In November 2014, a cargo train departing from eastern Chinese city of Yiwu, loaded with 82 containers with a final destination of Spain, travelled 13,000 kilometres in less than 27 days. The Chinese train crossed Kazakhstan, Russia, Belarus, Poland, Germany, France and finally reached Madrid in Spain.
Recently a long-distance cargo train loaded with 32 containers travelled from China to Iran covering approximately 10,000 Kilometres via Kazakhstan and Turkmenistan, reaching the port of Bandar Abbas in Iran.
Exportation outlet bottlenecks
Also in Kazakhstan, a 214 km south–north line from Shubarkol to Arkalyk was opened, linking central Kazakhstan to Russia and thence western Europe, thereby offering a shortcut of about 1,000 kilometres to trains from China. It completed the planned track from the south-Chinese industrial centre of Harbin to Yekaterinburg in the southern Urals. In February, the first train transported $1.46 million in bicycle parts and light industrial products from mostly southern China, the Chinese state news agency Xinhua reported.
China’s fast-growing industries and limited internal markets have caused exportation outlet bottlenecks for quite some time. “The demand for faster rail transport over the vast Eurasian distances is clear. China’s container port activity and that of its European and North American destinations is reaching a saturation point as volumes of container traffic explode at double-digit rates,” a recent comment by the American geopolitical expert William Engdahl (known for his sharply critical position on US overseas policy) was to read. “The growth rate for container port throughput in China in 2006, before outbreak of the world financial crisis, was some 25% annually. In 2007 Chinese ports accounted for some 28 per cent of world container port throughput.”
‘Successfully tested’
Kazakhstan and Russia are the main competitors of the rest of Central Asia where transit trade from China is concerned. “The First Eurasian Land Bridge runs through Russia along the Trans-Siberian Railway, also called the Northern East-West Corridor, from the Russian Far East Port of Vladivostok and links in Europe to the Port of Rotterdam some 13,000 kilometre,” Engdahl notes – adding that unless upgraded, the link which allows no high-speed traffic may lose against its competition. “In January 2008 a long distance Eurasian rail freight service, the Beijing-Hamburg Container Express, was successfully tested by the German railway Deutsche Bahn. It completed the 10,000 km journey in 15 days to link the Chinese capital to the German port city, going through Mongolia, the Russian Federation, Belarus and Poland.”
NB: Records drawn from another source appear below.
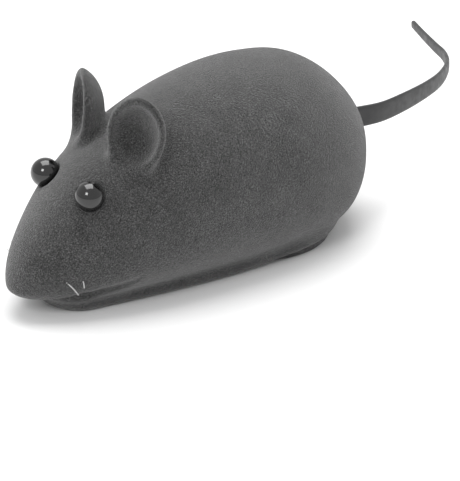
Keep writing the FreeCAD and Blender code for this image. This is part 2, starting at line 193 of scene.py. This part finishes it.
EAR_CENTRE = (-30.4, 7.1, 28.2)
EAR_OPENING = Vector((-0.88, 0.45, 0.12)).normalized()
EAR_TALL = Vector((0.06, 0.16, 1.0))
EAR_WIDTH = 10.2
EAR_HEIGHT = 13.4
EAR_DEPTH = 3.2
EAR_THICKNESS = 1.15
EAR_NARROWING_AT = (-8, -3, 2, 7)
EAR_NARROWING = (0.74, 0.92, 1.0, 0.98)


def ear_axes():
    """The right ear's own width, height and opening directions."""
    width = EAR_TALL.cross(EAR_OPENING).normalized()
    tall = EAR_OPENING.cross(width)
    return width, tall, EAR_OPENING


def ear_place(x, y, z):
    """A point in the right ear's own axes: across, up and out of the cup."""
    offset = (x - EAR_CENTRE[0], y - EAR_CENTRE[1], z - EAR_CENTRE[2])
    return [sum(part * axis[i] for i, part in enumerate(offset)) for axis in ear_axes()]


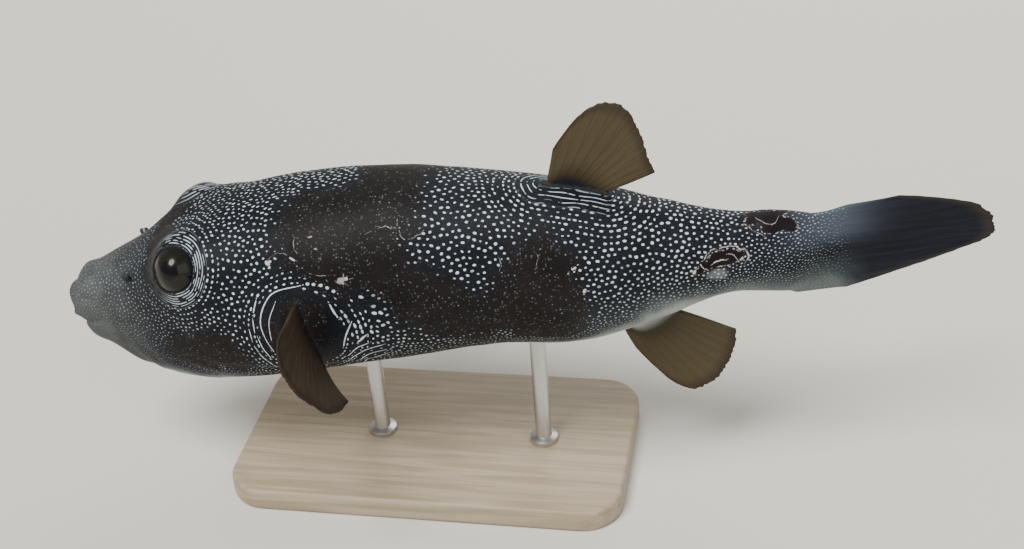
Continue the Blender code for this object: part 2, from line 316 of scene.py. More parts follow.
def fromSegment(points, start, end):
    # the way from the nearest point of a segment
    line = end - start
    part = np.clip(((points - start) @ line) / (line @ line), 0.0, 1.0)
    return points - start - part[:, None] * line


def softNoise(points, size, seed=0.0):
    shift = Vector((seed * 3.1, seed * 1.7, seed * 2.3))
    return np.array([noise.noise(Vector(point) / size + shift) for point in points])


shell = {
    "segments": 190,
    "rings": 262,
    "ringCrowding": 1.25,
    "eyeDetail": 0.021,  # faces this near an eye are split once more
    "mouthDetail": 0.017,
    "tailRoot": 0.976,
    "tailBlend": 0.060,
    "tailRounds": 36,  # how often the tail fin's root is smoothed
    "stemStart": 0.945,
    "seamWidth": 0.0026,
    "stemSeamWidth": 0.0060,
    "seamRounds": 9,
}
mouth = {
    "center": np.array((0.0085, 0.0, -0.0100)),
    "halfWidth": 0.0090,
    "halfHeight": 0.0023,
    "depth": 0.0070,
    "lipHalfWidth": 0.0112,
    "lipHalfHeight": 0.0050,
    "lipHeight": 0.0019,
    "grooveDepth": 0.0010,
    "creases": 44.0,
    "creaseHeight": 0.00012,
}
gill = {
    "place": 0.329, "top": 0.016, "bottom": -0.060, "depth": 0.0014, "width": 0.0010,
    "flapHeight": 0.0006, "flapBehind": -0.0025, "flapWidth": 0.0016,
}
finBase = {
    "dorsal": (0.659, 0.732),
    "anal": (0.735, 0.804),
    "pectoral": ((0.350, 0.020), (0.362, -0.065)),  # place and height, top and bottom
    "swell": (0.0013, 0.0013, 0.00156),
    "swellWidth": 0.0050,
}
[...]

‘Current economic realities’
But recent economic figures bring bad tidings. “Through the year 2015, Russia’s trade with China dropped to $63.5 billion, or 28% down year-on-year, mainly due to adverse market conditions and declining energy prices,” according to a recent report in the Asia Times. “In 2011, Moscow had pledged to increase the bilateral trade turnover up to $100 billion/year in 2015 and $200 billion/year in 2020. However, these pledges appeared to be detached from the current economic realities.”
China “eliminated” 91 million tonnes of outdated capacity in the iron industry and 94.8 million tonnes in the steel industry from 2011 to 2015, according to a report by Tass posted in January this year referring to the Chinese Industry and Information Technology Minister Miao Wei. For the cement industry, the capacity cut was 640 million tonnes, while the aluminum sector saw a reduction of 2 million tonnes. And there is more on the way. Thus, China’s crude steel production capacity will be slashed by 100 million tonnes to 150 million tonnes over the next five years. All this puts constraints on the need for export transportation facilities – and what is available today may well be all that is needed for some time to come.